Usage of this crate is based on the `mio_aio::AioCb` type, which is a wrapper
around `nix::AioCb`. You can create one using constructors that are similar to
what `nix` provides. Registration is the same as any `mio` type, except that
`AioCb` must be individually registered. The underlying file does not get
registered with `mio`. Once registered, you can issue the `AioCb` using
methods that wrap the `nix` type: `read`, `write`, etc. After `mio`'s `poll`
method returns the event, call `AioCb::aio_return` to get the final status. At
this point, the kernel has forgotten about the `AioCb`. There is no need to
deregister it (though deregistration does not hurt).

# Platforms

`mio-aio` works on FreeBSD. It will probably also work on DragonflyBSD.
It does not work on Linux or MacOS.

Unfortunately, Linux includes a poor implementation of POSIX AIO that emulates
asynchronous I/O in glibc using userland threads.

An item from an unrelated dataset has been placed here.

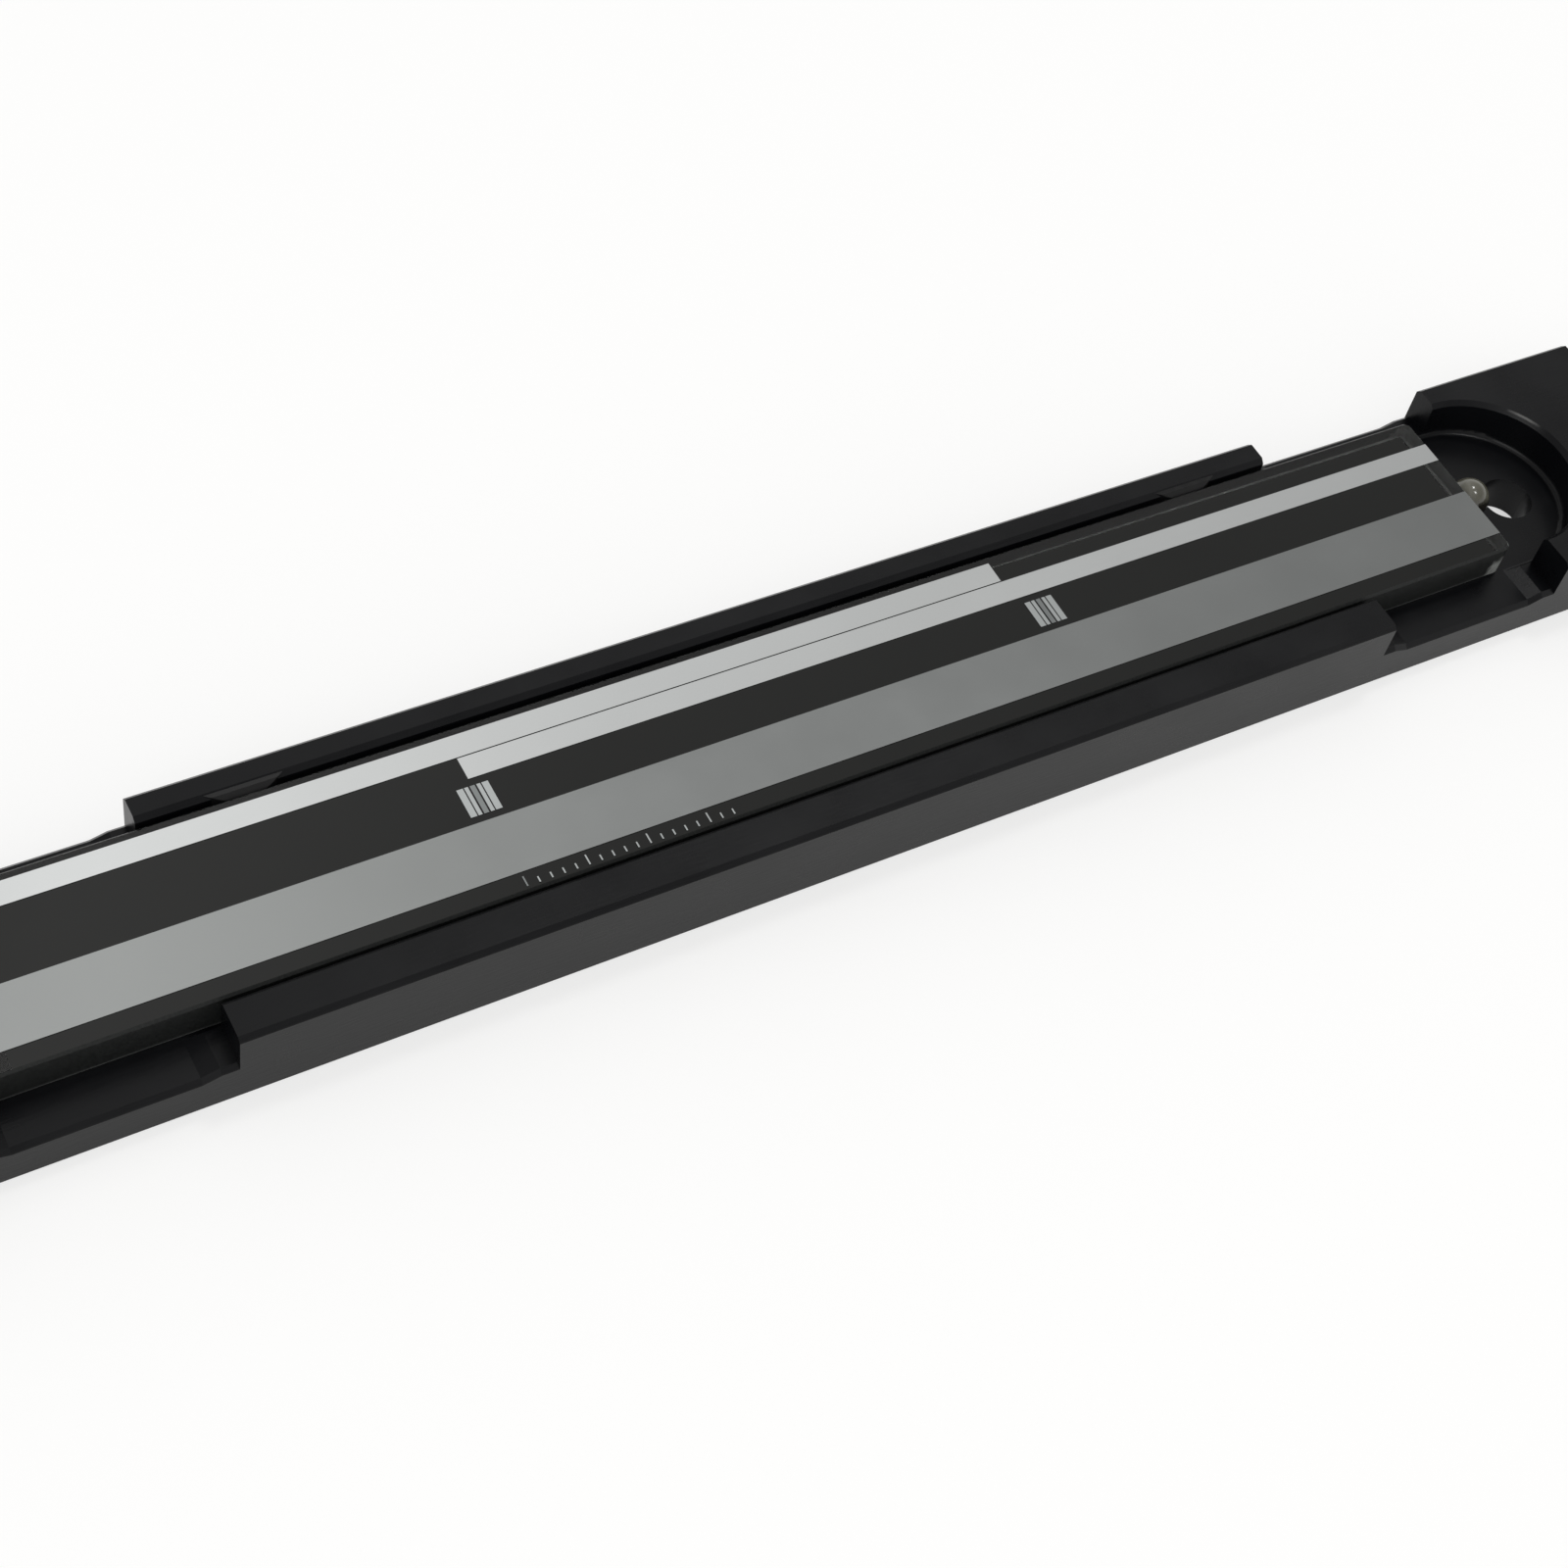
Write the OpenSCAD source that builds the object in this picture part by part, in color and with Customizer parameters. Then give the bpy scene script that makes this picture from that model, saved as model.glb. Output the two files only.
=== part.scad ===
// Scale unit of an exposed linear encoder: a glass scale bonded into a black anodised
// carrier bar. The carrier has a full-length groove with round ends, two side walls that
// guard the glass, full-width cut-outs between the walls and the end blocks, and one
// mounting hole in the pocket at each end. Chrome tracks lie on top of the glass.
// Frame: X along the scale, Y across it towards the thin wall, Z up. The origin is the
// middle of the carrier's bottom face.

/* [Carrier] */
// Length of the carrier bar
carrier_length = 172; // [160:1:220]
// Height of the carrier bar
carrier_height = 7.2; // [6.6:0.1:9]
// Height of the two walls above the top of the glass
rim_above_glass = 0.4; // [0.3:0.05:0.8]
// Length of the solid block at each end
end_block_length = 17; // [13:0.5:22]
// Chamfer along the outer edges and round the rim of the groove
edge_chamfer = 0.4; // [0.2:0.05:0.6]

/* [Groove and walls] */
// Width of the groove between the two walls
groove_width = 16.3; // [14:0.1:17]
// Thickness of the front wall, next to the grating track
front_wall = 3.5; // [2:0.1:5]
// Thickness of the back wall, next to the index tracks
back_wall = 2.4; // [1.6:0.1:4]
// Length of the two walls between the cut-outs
wall_length = 100.5; // [80:0.5:110]
// Corner radius that the cutter leaves at the groove's floor
floor_fillet = 0.5; // [0.2:0.05:0.55]

/* [Cut-outs] */
// Height of the raised land at each end of a cut-out
land_height = 0.4; // [0.1:0.05:0.6]
// Length of the level part of the land
land_length = 1.3; // [0.5:0.1:3]
// Length of the ramp from the land down to the floor
land_ramp = 1.4; // [0.5:0.1:3]

/* [Mounting holes] */
// Diameter of the screw holes
hole_d = 4.6; // [3:0.1:5.5]
// Distance of each hole beyond its end block's inner face
hole_beyond_face = 3; // [2:0.1:4]
// Distance of the holes in front of the carrier's middle line
hole_offset = 0.45; // [0:0.05:1]

/* [Glass] */
// Thickness of the glass
glass_thickness = 3.3; // [2.5:0.1:3.5]
// Gap between the glass and each wall
glass_side_gap = 0.375; // [0.35:0.025:0.8]
// Gap between each end of the glass and its end block's inner face
glass_end_gap = 2.8; // [2.6:0.1:6]
// How far the glass sits towards the left end
glass_shift = 0.3; // [0:0.1:0.6]
// Ground arris along the edges of the glass
glass_arris = 0.2; // [0.15:0.05:0.4]
// Cut across the upright corners of the glass
glass_corner = 0.4; // [0.2:0.05:0.8]

/* [Tracks] */
// Thickness that stands for the chrome film
film = 0.05; // [0.02:0.01:0.1]
// Distance from the front edge of the glass to the grating track
grating_edge = 1.7; // [1.3:0.1:2]
// Width of the grating track
grating_width = 5.1; // [4:0.1:5.4]
// Distance from the front edge of the glass to the inner index track
index_edge = 10.7; // [10.4:0.1:10.9]
// Width of each index track
index_width = 2; // [1.5:0.05:2.1]
// Dark line between the two index tracks
index_gap = 0.1; // [0.05:0.01:0.2]
// Distance between the two reference marks, which the carrier's ends lie around
mark_spacing = 50; // [20:1:60]
// Distance of the left reference mark from the carrier's middle
mark_left = 26.7; // [15:0.1:30]
// Distance from the front edge of the glass to the reference marks
mark_edge = 7.4; // [7.2:0.1:7.6]
// Length of a reference mark's bars, across the scale
mark_height = 2.65; // [2:0.05:2.7]
// Distance by which the outer index track stops before the right reference mark
outer_index_stop = 1.85; // [1.4:0.05:5]

/* [Tick row] */
// Number of ticks in the plain row in front of the grating track
tick_count = 18; // [5:1:24]
// Distance between ticks
tick_pitch = 1; // [0.6:0.1:1.2]
// Width of a tick
tick_width = 0.12; // [0.08:0.01:0.2]
// Length of the short ticks
tick_short = 0.5; // [0.3:0.05:0.6]
// Length of the long ticks
tick_long = 0.9; // [0.7:0.05:1]
// Distance from the front edge of the glass to the ticks
tick_edge = 0.4; // [0.3:0.05:0.5]

/* [Adhesive] */
// Distance of the side dabs from the carrier's middle
side_dab_position = 42; // [20:1:45]
// Radius of a side dab's rounded front, seen from above
side_dab_radius = 5.75; // [4:0.25:8]
// Length over which a side dab touches the glass
side_dab_contact = 3; // [2:0.1:4]
// Height above the floor at which a side dab ends in the gap
side_dab_bottom = 1.2; // [0.8:0.1:1.8]
// Radius of the bead at each end of the glass
end_bead_radius = 1.8; // [1.75:0.05:1.9]
// Distance from the end of the glass to that bead's centre
end_bead_reach = 1.4; // [1:0.1:1.6]
// How far the bead's top lies below the top of the glass
end_bead_below_top = 0.1; // [0.05:0.05:0.4]

/* [Hidden] */
$fn = 96;
over = 1;
half_length = carrier_length / 2;
carrier_width = front_wall + groove_width + back_wall;
half_width = carrier_width / 2;
// The metal under the glass is what the glass and the rim above it leave.
floor_thickness = carrier_height - rim_above_glass - glass_thickness;
block_face = half_length - end_block_length;
wall_end = wall_length / 2;
groove_y = -half_width + front_wall + groove_width / 2;
groove_depth = carrier_height - floor_thickness;
glass_length = 2 * (block_face - glass_end_gap);
glass_width = groove_width - 2 * glass_side_gap;
glass_front = groove_y - glass_width / 2;
glass_back = groove_y + glass_width / 2;
glass_left = -glass_shift - glass_length / 2;
glass_right = -glass_shift + glass_length / 2;
glass_top = floor_thickness + glass_thickness;
hole_x = block_face + hole_beyond_face;
// The two reference marks and the ends of the index tracks share these places.
left_mark_x = -mark_left;
right_mark_x = left_mark_x + mark_spacing;
outer_index_end = right_mark_x - outer_index_stop;
// Bars of a reference mark, as their width and the dark gap that follows them.
mark_bars = [[0.52, 0.1], [0.31, 0.14], [0.4, 0.14], [0.31, 0.1], [0.52, 0]];
mark_width = bar_start(len(mark_bars));
ticks_per_long = 5;

// Outline of a cut-out's floor, as [x, z]: a raised land at either end, with a ramp.
land_top = floor_thickness + land_height;
ledge_line = [
    [wall_end, land_top],
    [wall_end + land_length, land_top],
    [wall_end + land_length + land_ramp, floor_thickness],
    [block_face - land_length - land_ramp, floor_thickness],
    [block_face - land_length, land_top],
    [block_face, land_top]
];

// Corners of the triangle that the chamfer takes off the ledge's edge at a point [x, z],
// reaching a little past the metal.
function chamfer_corners(at, reach) = [
    [at[0], half_width - edge_chamfer - reach, at[1] + reach],
    [at[0], half_width + reach, at[1] - edge_chamfer - reach],
    [at[0], half_width + reach, at[1] + reach]
];

function bar_start(i) = i == 0 ? 0 : bar_start(i - 1) + mark_bars[i - 1][0] + mark_bars[i - 1][1];

// Bar stock with its two long top edges chamfered.
module bar_blank() {
    top_half = half_width - edge_chamfer;
    shoulder = carrier_height - edge_chamfer;
    rotate([90, 0, 90])
        linear_extrude(carrier_length, center = true)
            polygon([
                [-half_width, 0],
                [half_width, 0],
                [half_width, shoulder],
                [top_half, carrier_height],
                [-top_half, carrier_height],
                [-half_width, shoulder]
            ]);
}

// Half of the groove's cross-section: distance from its middle line, height above its floor.
module groove_half_section() {
    side = groove_width / 2;
    translate([0, floor_fillet])
        square([side, groove_depth - floor_fillet + over]);
    square([side - floor_fillet, 2 * floor_fillet]);
    translate([side - floor_fillet, floor_fillet])
        circle(floor_fillet);
    polygon([
        [0, groove_depth - edge_chamfer],
        [side, groove_depth - edge_chamfer],
        [side + edge_chamfer, groove_depth],
        [side + edge_chamfer, groove_depth + over],
        [0, groove_depth + over]
    ]);
}

// The groove runs the full length between two round ends centred on the block faces.
module groove() {
    translate([0, groove_y, floor_thickness]) {
        rotate([90, 0, 90])
            linear_extrude(2 * block_face, center = true) {
                groove_half_section();
                mirror([1, 0])
                    groove_half_section();
            }
        for (side = [-1, 1])
            translate([side * block_face, 0, 0])
                rotate_extrude()
                    groove_half_section();
    }
}

// Full-width cut-out at the right, between the walls and the end block. Its outer edges are
// chamfered like the bar's, on both sides.
module cutout() {
    rotate([90, 0, 0])
        linear_extrude(carrier_width + 2 * over, center = true)
            polygon(concat(
                [[wall_end, carrier_height + over]],
                ledge_line,
                [[block_face, carrier_height + over]]
            ));
    for (side = [0, 1])
        mirror([0, side, 0])
            for (i = [0:len(ledge_line) - 2])
                ledge_chamfer(ledge_line[i], ledge_line[i + 1]);
}

// The prism that takes the outer edge off one straight stretch of the ledge.
module ledge_chamfer(from, to) {
    reach = edge_chamfer / 2;
    polyhedron(
        points = concat(chamfer_corners(from, reach), chamfer_corners(to, reach)),
        faces = [[0, 1, 2], [5, 4, 3], [1, 0, 3, 4], [2, 1, 4, 5], [0, 2, 5, 3]]
    );
}

module mounting_hole() {
    translate([hole_x, -hole_offset, -over])
        cylinder(d = hole_d, h = floor_thickness + 2 * over);
}

module carrier() {
    color("#2b2d2f")
        difference() {
            bar_blank();
            groove();
            for (side = [0, 1])
                mirror([side, 0, 0]) {
                    cutout();
                    mounting_hole();
                }
        }
}

// A rectangle with its corners cut off; it stands on the X axis.
module ground_rectangle(length, height, cut) {
    half = length / 2;
    polygon([
        [-half + cut, 0],
        [half - cut, 0],
        [half, cut],
        [half, height - cut],
        [half - cut, height],
        [-half + cut, height],
        [-half, height - cut],
        [-half, cut]
    ]);
}

module glass_scale() {
    color([0.30, 0.36, 0.34, 0.55])
        translate([-glass_shift, groove_y, floor_thickness])
            intersection() {
                rotate([90, 0, 90])
                    linear_extrude(glass_length, center = true)
                        ground_rectangle(glass_width, glass_thickness, glass_arris);
                rotate([90, 0, 0])
                    linear_extrude(glass_width, center = true)
                        ground_rectangle(glass_length, glass_thickness, glass_arris);
                translate([0, -glass_width / 2, 0])
                    linear_extrude(glass_thickness)
                        ground_rectangle(glass_length, glass_width, glass_corner);
            }
}

// A rectangle of chrome film on top of the glass; y is measured from the glass's front edge.
module film_patch(from_x, to_x, y, width) {
    translate([from_x, glass_front + y, glass_top])
        cube([to_x - from_x, width, film]);
}

module grating_track() {
    color("#8f9294")
        film_patch(glass_left + glass_arris, glass_right - glass_arris, grating_edge, grating_width);
}

module inner_index_track() {
    color("#d4d6d6")
        film_patch(left_mark_x, glass_right - glass_arris, index_edge, index_width);
}

module outer_index_track() {
    color("#d4d6d6")
        film_patch(
            glass_left + glass_arris, outer_index_end, index_edge + index_width + index_gap, index_width
        );
}

module reference_mark(middle_x) {
    for (i = [0:len(mark_bars) - 1]) {
        bar_x = middle_x - mark_width / 2 + bar_start(i);
        film_patch(bar_x, bar_x + mark_bars[i][0], mark_edge, mark_height);
    }
}

module left_reference_mark() {
    color("#c4c8c8")
        reference_mark(left_mark_x);
}

module right_reference_mark() {
    color("#c4c8c8")
        reference_mark(right_mark_x);
}

// Plain graduation that starts level with the left reference mark.
module tick_row() {
    color("#d0d2d2")
        for (i = [0:tick_count - 1]) {
            tick_x = left_mark_x + i * tick_pitch;
            tick_length = i % ticks_per_long == 0 ? tick_long : tick_short;
            film_patch(tick_x - tick_width / 2, tick_x + tick_width / 2, tick_edge, tick_length);
        }
}

// Dab in the gap behind the glass: it fills the gap and part of the wall's chamfer, and its
// front edge is rounded in plan.
module side_adhesive(middle_x) {
    wall_y = groove_y + groove_width / 2;
    lip = edge_chamfer / 4;
    swell = edge_chamfer / 2;
    contact_half = side_dab_contact / 2;
    color("#3a3c3d")
        intersection() {
            translate([middle_x, 0, 0])
                rotate([90, 0, 90])
                    linear_extrude(2 * side_dab_radius, center = true)
                        polygon([
                            [glass_back, floor_thickness + side_dab_bottom],
                            [wall_y, floor_thickness + side_dab_bottom],
                            [wall_y, carrier_height - edge_chamfer],
                            [wall_y + edge_chamfer - lip, carrier_height - lip],
                            [wall_y, carrier_height - swell],
                            [glass_back, glass_top - glass_arris]
                        ]);
            translate([middle_x, glass_back + sqrt(pow(side_dab_radius, 2) - pow(contact_half, 2)), 0])
                cylinder(r = side_dab_radius, h = carrier_height);
        }
}

module left_side_adhesive() {
    side_adhesive(-side_dab_position);
}

module right_side_adhesive() {
    side_adhesive(side_dab_position);
}

// Bead in the corner between the floor and the right end of the glass, which both cut it
// off flat.
module end_bead() {
    lift = glass_thickness - end_bead_below_top - end_bead_radius;
    color("#c9c2ad")
        intersection() {
            translate([end_bead_reach, 0, lift])
                sphere(end_bead_radius);
            translate([0, -end_bead_radius, 0])
                cube([
                    end_bead_reach + end_bead_radius,
                    2 * end_bead_radius,
                    lift + end_bead_radius
                ]);
        }
}

module left_end_adhesive() {
    translate([glass_left, 0, floor_thickness])
        mirror([1, 0, 0])
            end_bead();
}

module right_end_adhesive() {
    translate([glass_right, 0, floor_thickness])
        end_bead();
}

carrier();
glass_scale();
grating_track();
inner_index_track();
outer_index_track();
left_reference_mark();
right_reference_mark();
tick_row();
left_side_adhesive();
right_side_adhesive();
left_end_adhesive();
right_end_adhesive();
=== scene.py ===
import bmesh
import bpy
from mathutils import Matrix, Vector


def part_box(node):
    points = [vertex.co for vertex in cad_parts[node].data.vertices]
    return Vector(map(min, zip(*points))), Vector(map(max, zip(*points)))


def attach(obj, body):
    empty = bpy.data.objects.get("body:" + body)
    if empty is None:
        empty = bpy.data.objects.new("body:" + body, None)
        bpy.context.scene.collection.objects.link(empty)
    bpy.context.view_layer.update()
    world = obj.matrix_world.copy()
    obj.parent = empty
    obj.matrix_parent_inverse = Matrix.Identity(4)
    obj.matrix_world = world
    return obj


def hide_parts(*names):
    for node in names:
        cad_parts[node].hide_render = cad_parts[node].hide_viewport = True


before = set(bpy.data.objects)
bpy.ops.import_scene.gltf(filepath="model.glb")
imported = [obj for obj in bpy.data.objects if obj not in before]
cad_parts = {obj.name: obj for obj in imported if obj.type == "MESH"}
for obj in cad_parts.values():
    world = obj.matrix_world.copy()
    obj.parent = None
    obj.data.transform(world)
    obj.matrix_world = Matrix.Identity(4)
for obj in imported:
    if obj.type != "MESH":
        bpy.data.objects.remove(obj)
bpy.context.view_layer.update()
MM = 0.001

# %% [markdown]
# The object is the scale unit of a linear encoder: a glass ruler in a black carrier bar.
# The carrier and the flat chrome films already have the right shape, so their solids are
# kept and only get finishes. The glass and the beads of adhesive are made again here,
# because their look comes from ground edges and a smooth drop that plain solids don't have.

# %% Read the places of the solids
places = {name: [Vector(corner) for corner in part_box(name)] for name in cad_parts}
for name, (low, high) in places.items():
    print(name, [round(v / MM, 2) for v in low], [round(v / MM, 2) for v in high])

# %% [markdown]
# Every finish below is a Principled shader with some nodes in front of it. The same few
# nodes come back each time, so small helpers make them, and each finish only has to say
# what is special about it. A number that is the same all over a surface goes straight onto
# the shader's own socket.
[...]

Worse, epoll(2) can't
deliver completion notifications for POSIX AIO. That means that it can't be
supported by `mio-aio`. But there's still hope for Linux users! Linux has a
non-standard asynchronous file I/O API called libaio. Libaio has better
performance than Linux's POSIX AIO. It still can't deliver completion
notification throuh epoll(2), however. What it can do is deliver completion
notification through an eventfd(2). And epoll can poll an eventfd. So a Linux
programmer wishing to use `mio` with files could theoretically write a
`mio-libaio` crate that uses one eventfd per reactor to poll all libaio
operations . Then he could implement a portability layer above `mio`, for
example in `tokio`.

On MacOS AIO only supports notification using signals, not kqueue. On MacOS
`mio-aio` could theoretically run `aio-suspend` in a separate thread, which
would send completion notification to the main thread's reactor. Performance
would suffer, however.

# License

`mio-aio` is primarily distributed under the terms of both the MIT license and
the Apache License (Version 2.0).

See LICENSE-APACHE, and LICENSE-MIT for details.